Repeat the whole listing exactly.

## Start

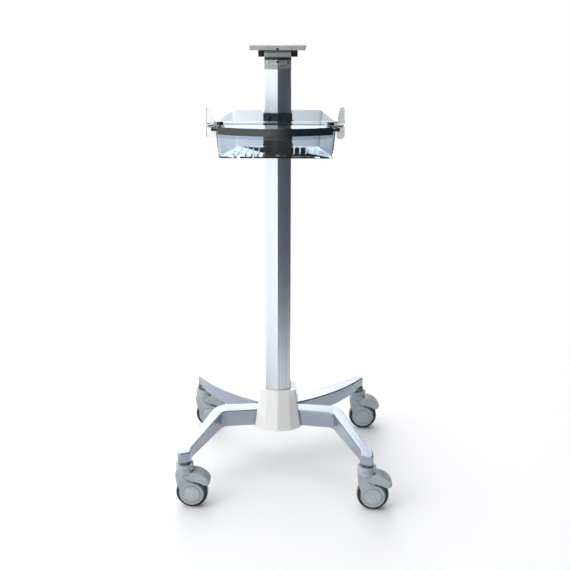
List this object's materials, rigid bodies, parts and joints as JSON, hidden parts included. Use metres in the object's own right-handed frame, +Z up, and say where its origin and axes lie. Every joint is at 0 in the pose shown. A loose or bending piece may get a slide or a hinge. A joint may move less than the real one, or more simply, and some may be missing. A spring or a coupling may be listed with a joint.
{
  "type": "wheeled medical equipment stand",
  "caption": "Wheeled stand for an ultrasound machine: tilting top plate on a column, clear tray with cable hooks, splayed legs on braked casters.",
  "frame": {"origin": "on the floor, on the column's axis, midway between the four casters' swivel axes", "axes": "+Z up, -Y towards the user and the tray, +X to the user's right"},
  "size_m": [0.5075, 0.4735, 1.055],
  "materials": {
    "bright_steel": "plated, satin",
    "dark_steel": "zinc plated, dull",
    "black_steel": "black oxide",
    "anodised_aluminium": "satin clear anodised",
    "grey_casting": "satin cast",
    "grey_paint": "fine satin powder coat",
    "blue_grey_paint": "satin powder coat",
    "black_plastic": "fine texture",
    "clear_tray_plastic": "clear, slightly blue smoked",
    "smoked_plastic": "clear, dark smoked",
    "frosted_plastic": "clear, lightly frosted",
    "white_plastic": "gloss moulded",
    "core_aluminium": "as cast",
    "silver_paint": "satin silver-blue powder coat",
    "caster_plastic": "satin light grey",
    "caster_cap_plastic": "satin light grey",
    "rim_plastic": "satin grey",
    "tyre_rubber": "smooth non-marking rubber"
  },
  "bodies": {
    "stand": {"base_bolts": "bright_steel", "base_plate": "dark_steel", "bracket_screws": "bright_steel", "cable_hook_left": "frosted_plastic", "cable_hook_right": "frosted_plastic", "cap_screws": "bright_steel", "cap_set_screw": "black_steel", "caster_stem_front_left": "bright_steel", "caster_stem_front_right": "bright_steel", "caster_stem_rear_left": "bright_steel", "caster_stem_rear_right": "bright_steel", "column": "anodised_aluminium", "column_cap": "grey_casting", "front_handle": "smoked_plastic", "hook_knobs": "black_plastic", "hook_nuts": "black_plastic", "hub_core": "core_aluminium", "hub_cover": "white_plastic", "leg_front_left": "silver_paint", "leg_front_right": "silver_paint", "leg_rear_left": "silver_paint", "leg_rear_right": "silver_paint", "swivel_washer": "black_plastic", "tray_bin": "clear_tray_plastic", "tray_bracket": "black_plastic", "tray_screws": "black_steel"},
    "head_swivel": {"tilt_block": "blue_grey_paint", "swivel_spigot": "bright_steel", "spigot_nut": "bright_steel"},
    "tilt_plate": {"mounting_plate": "grey_paint", "tilt_carrier": "grey_paint", "carrier_screws": "bright_steel", "plate_lock_screw": "black_steel", "tilt_knuckle_left": "black_plastic", "tilt_knuckle_right": "black_plastic", "tilt_axle": "bright_steel"},
    "caster_front_left": {"fork_front_left": "caster_plastic", "pedal_pin_front_left": "bright_steel", "wheel_axle_front_left": "caster_cap_plastic"},
    "wheel_front_left": {"wheel_rim_front_left": "rim_plastic", "tyre_front_left": "tyre_rubber"},
    "pedal_front_left": {"brake_pedal_front_left": "caster_plastic"},
    "caster_front_right": {"fork_front_right": "caster_plastic", "pedal_pin_front_right": "bright_steel", "wheel_axle_front_right": "caster_cap_plastic"},
    "wheel_front_right": {"wheel_rim_front_right": "rim_plastic", "tyre_front_right": "tyre_rubber"},
    "pedal_front_right": {"brake_pedal_front_right": "caster_plastic"},
    "caster_rear_left": {"fork_rear_left": "caster_plastic", "pedal_pin_rear_left": "bright_steel", "wheel_axle_rear_left": "caster_cap_plastic"},
    "wheel_rear_left": {"wheel_rim_rear_left": "rim_plastic", "tyre_rear_left": "tyre_rubber"},
    "pedal_rear_left": {"brake_pedal_rear_left": "caster_plastic"},
    "caster_rear_right": {"fork_rear_right": "caster_plastic", "pedal_pin_rear_right": "bright_steel", "wheel_axle_rear_right": "caster_cap_plastic"},
    "wheel_rear_right": {"wheel_rim_rear_right": "rim_plastic", "tyre_rear_right": "tyre_rubber"},
    "pedal_rear_right": {"brake_pedal_rear_right": "caster_plastic"}
  },
  "joints": [
    {"name": "head_pan", "type": "hinge", "parent": "stand", "child": "head_swivel", "pos_m": [0, 0, 1.0253], "axis": [0, 0, 1], "range_deg": [-170, 170]},
    {"name": "plate_tilt", "type": "hinge", "parent": "head_swivel", "child": "tilt_plate", "pos_m": [0, 0, 1.033], "axis": [1, 0, 0], "range_deg": [-15, 15]},
    {"name": "swivel_front_left", "type": "hinge", "parent": "stand", "child": "caster_front_left", "pos_m": [-0.213, -0.213, 0.11], "axis": [0, 0, 1], "continuous": true},
    {"name": "roll_front_left", "type": "hinge", "parent": "caster_front_left", "child": "wheel_front_left", "pos_m": [-0.197, -0.213, 0.0375], "axis": [0, 1, 0], "continuous": true},
    {"name": "brake_front_left", "type": "hinge", "parent": "caster_front_left", "child": "pedal_front_left", "pos_m": [-0.204, -0.213, 0.085], "axis": [0, 1, 0], "range_deg": [0, 8]},
    {"name": "swivel_front_right", "type": "hinge", "parent": "stand", "child": "caster_front_right", "pos_m": [0.213, -0.213, 0.11], "axis": [0, 0, 1], "continuous": true},
    {"name": "roll_front_right", "type": "hinge", "parent": "caster_front_right", "child": "wheel_front_right", "pos_m": [0.229, -0.213, 0.0375], "axis": [0, 1, 0], "continuous": true},
    {"name": "brake_front_right", "type": "hinge", "parent": "caster_front_right", "child": "pedal_front_right", "pos_m": [0.222, -0.213, 0.085], "axis": [0, 1, 0], "range_deg": [0, 8]},
    {"name": "swivel_rear_left", "type": "hinge", "parent": "stand", "child": "caster_rear_left", "pos_m": [-0.213, 0.213, 0.11], "axis": [0, 0, 1], "continuous": true},
    {"name": "roll_rear_left", "type": "hinge", "parent": "caster_rear_left", "child": "wheel_rear_left", "pos_m": [-0.197, 0.213, 0.0375], "axis": [0, 1, 0], "continuous": true},
    {"name": "brake_rear_left", "type": "hinge", "parent": "caster_rear_left", "child": "pedal_rear_left", "pos_m": [-0.204, 0.213, 0.085], "axis": [0, 1, 0], "range_deg": [0, 8]},
    {"name": "swivel_rear_right", "type": "hinge", "parent": "stand", "child": "caster_rear_right", "pos_m": [0.213, 0.213, 0.11], "axis": [0, 0, 1], "continuous": true},
    {"name": "roll_rear_right", "type": "hinge", "parent": "caster_rear_right", "child": "wheel_rear_right", "pos_m": [0.229, 0.213, 0.0375], "axis": [0, 1, 0], "continuous": true},
    {"name": "brake_rear_right", "type": "hinge", "parent": "caster_rear_right", "child": "pedal_rear_right", "pos_m": [0.222, 0.213, 0.085], "axis": [0, 1, 0], "range_deg": [0, 8]}
  ]
}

## End

Written answer:
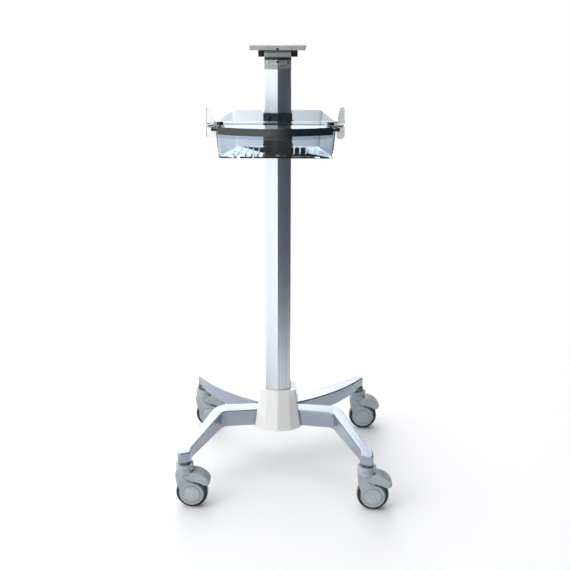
List this object's materials, rigid bodies, parts and joints as JSON, hidden parts included. Use metres in the object's own right-handed frame, +Z up, and say where its origin and axes lie. Every joint is at 0 in the pose shown. A loose or bending piece may get a slide or a hinge. A joint may move less than the real one, or more simply, and some may be missing. A spring or a coupling may be listed with a joint.
{
  "type": "wheeled medical equipment stand",
  "caption": "Wheeled stand for an ultrasound machine: tilting top plate on a column, clear tray with cable hooks, splayed legs on braked casters.",
  "frame": {"origin": "on the floor, on the column's axis, midway between the four casters' swivel axes", "axes": "+Z up, -Y towards the user and the tray, +X to the user's right"},
  "size_m": [0.5075, 0.4735, 1.055],
  "materials": {
    "bright_steel": "plated, satin",
    "dark_steel": "zinc plated, dull",
    "black_steel": "black oxide",
    "anodised_aluminium": "satin clear anodised",
    "grey_casting": "satin cast",
    "grey_paint": "fine satin powder coat",
    "blue_grey_paint": "satin powder coat",
    "black_plastic": "fine texture",
    "clear_tray_plastic": "clear, slightly blue smoked",
    "smoked_plastic": "clear, dark smoked",
    "frosted_plastic": "clear, lightly frosted",
    "white_plastic": "gloss moulded",
    "core_aluminium": "as cast",
    "silver_paint": "satin silver-blue powder coat",
    "caster_plastic": "satin light grey",
    "caster_cap_plastic": "satin light grey",
    "rim_plastic": "satin grey",
    "tyre_rubber": "smooth non-marking rubber"
  },
  "bodies": {
    "stand": {"base_bolts": "bright_steel", "base_plate": "dark_steel", "bracket_screws": "bright_steel", "cable_hook_left": "frosted_plastic", "cable_hook_right": "frosted_plastic", "cap_screws": "bright_steel", "cap_set_screw": "black_steel", "caster_stem_front_left": "bright_steel", "caster_stem_front_right": "bright_steel", "caster_stem_rear_left": "bright_steel", "caster_stem_rear_right": "bright_steel", "column": "anodised_aluminium", "column_cap": "grey_casting", "front_handle": "smoked_plastic", "hook_knobs": "black_plastic", "hook_nuts": "black_plastic", "hub_core": "core_aluminium", "hub_cover": "white_plastic", "leg_front_left": "silver_paint", "leg_front_right": "silver_paint", "leg_rear_left": "silver_paint", "leg_rear_right": "silver_paint", "swivel_washer": "black_plastic", "tray_bin": "clear_tray_plastic", "tray_bracket": "black_plastic", "tray_screws": "black_steel"},
    "head_swivel": {"tilt_block": "blue_grey_paint", "swivel_spigot": "bright_steel", "spigot_nut": "bright_steel"},
    "tilt_plate": {"mounting_plate": "grey_paint", "tilt_carrier": "grey_paint", "carrier_screws": "bright_steel", "plate_lock_screw": "black_steel", "tilt_knuckle_left": "black_plastic", "tilt_knuckle_right": "black_plastic", "tilt_axle": "bright_steel"},
    "caster_front_left": {"fork_front_left": "caster_plastic", "pedal_pin_front_left": "bright_steel", "wheel_axle_front_left": "caster_cap_plastic"},
    "wheel_front_left": {"wheel_rim_front_left": "rim_plastic", "tyre_front_left": "tyre_rubber"},
    "pedal_front_left": {"brake_pedal_front_left": "caster_plastic"},
    "caster_front_right": {"fork_front_right": "caster_plastic", "pedal_pin_front_right": "bright_steel", "wheel_axle_front_right": "caster_cap_plastic"},
    "wheel_front_right": {"wheel_rim_front_right": "rim_plastic", "tyre_front_right": "tyre_rubber"},
    "pedal_front_right": {"brake_pedal_front_right": "caster_plastic"},
    "caster_rear_left": {"fork_rear_left": "caster_plastic", "pedal_pin_rear_left": "bright_steel", "wheel_axle_rear_left": "caster_cap_plastic"},
    "wheel_rear_left": {"wheel_rim_rear_left": "rim_plastic", "tyre_rear_left": "tyre_rubber"},
    "pedal_rear_left": {"brake_pedal_rear_left": "caster_plastic"},
    "caster_rear_right": {"fork_rear_right": "caster_plastic", "pedal_pin_rear_right": "bright_steel", "wheel_axle_rear_right": "caster_cap_plastic"},
    "wheel_rear_right": {"wheel_rim_rear_right": "rim_plastic", "tyre_rear_right": "tyre_rubber"},
    "pedal_rear_right": {"brake_pedal_rear_right": "caster_plastic"}
  },
  "joints": [
    {"name": "head_pan", "type": "hinge", "parent": "stand", "child": "head_swivel", "pos_m": [0, 0, 1.0253], "axis": [0, 0, 1], "range_deg": [-170, 170]},
    {"name": "plate_tilt", "type": "hinge", "parent": "head_swivel", "child": "tilt_plate", "pos_m": [0, 0, 1.033], "axis": [1, 0, 0], "range_deg": [-15, 15]},
    {"name": "swivel_front_left", "type": "hinge", "parent": "stand", "child": "caster_front_left", "pos_m": [-0.213, -0.213, 0.11], "axis": [0, 0, 1], "continuous": true},
    {"name": "roll_front_left", "type": "hinge", "parent": "caster_front_left", "child": "wheel_front_left", "pos_m": [-0.197, -0.213, 0.0375], "axis": [0, 1, 0], "continuous": true},
    {"name": "brake_front_left", "type": "hinge", "parent": "caster_front_left", "child": "pedal_front_left", "pos_m": [-0.204, -0.213, 0.085], "axis": [0, 1, 0], "range_deg": [0, 8]},
    {"name": "swivel_front_right", "type": "hinge", "parent": "stand", "child": "caster_front_right", "pos_m": [0.213, -0.213, 0.11], "axis": [0, 0, 1], "continuous": true},
    {"name": "roll_front_right", "type": "hinge", "parent": "caster_front_right", "child": "wheel_front_right", "pos_m": [0.229, -0.213, 0.0375], "axis": [0, 1, 0], "continuous": true},
    {"name": "brake_front_right", "type": "hinge", "parent": "caster_front_right", "child": "pedal_front_right", "pos_m": [0.222, -0.213, 0.085], "axis": [0, 1, 0], "range_deg": [0, 8]},
    {"name": "swivel_rear_left", "type": "hinge", "parent": "stand", "child": "caster_rear_left", "pos_m": [-0.213, 0.213, 0.11], "axis": [0, 0, 1], "continuous": true},
    {"name": "roll_rear_left", "type": "hinge", "parent": "caster_rear_left", "child": "wheel_rear_left", "pos_m": [-0.197, 0.213, 0.0375], "axis": [0, 1, 0], "continuous": true},
    {"name": "brake_rear_left", "type": "hinge", "parent": "caster_rear_left", "child": "pedal_rear_left", "pos_m": [-0.204, 0.213, 0.085], "axis": [0, 1, 0], "range_deg": [0, 8]},
    {"name": "swivel_rear_right", "type": "hinge", "parent": "stand", "child": "caster_rear_right", "pos_m": [0.213, 0.213, 0.11], "axis": [0, 0, 1], "continuous": true},
    {"name": "roll_rear_right", "type": "hinge", "parent": "caster_rear_right", "child": "wheel_rear_right", "pos_m": [0.229, 0.213, 0.0375], "axis": [0, 1, 0], "continuous": true},
    {"name": "brake_rear_right", "type": "hinge", "parent": "caster_rear_right", "child": "pedal_rear_right", "pos_m": [0.222, 0.213, 0.085], "axis": [0, 1, 0], "range_deg": [0, 8]}
  ]
}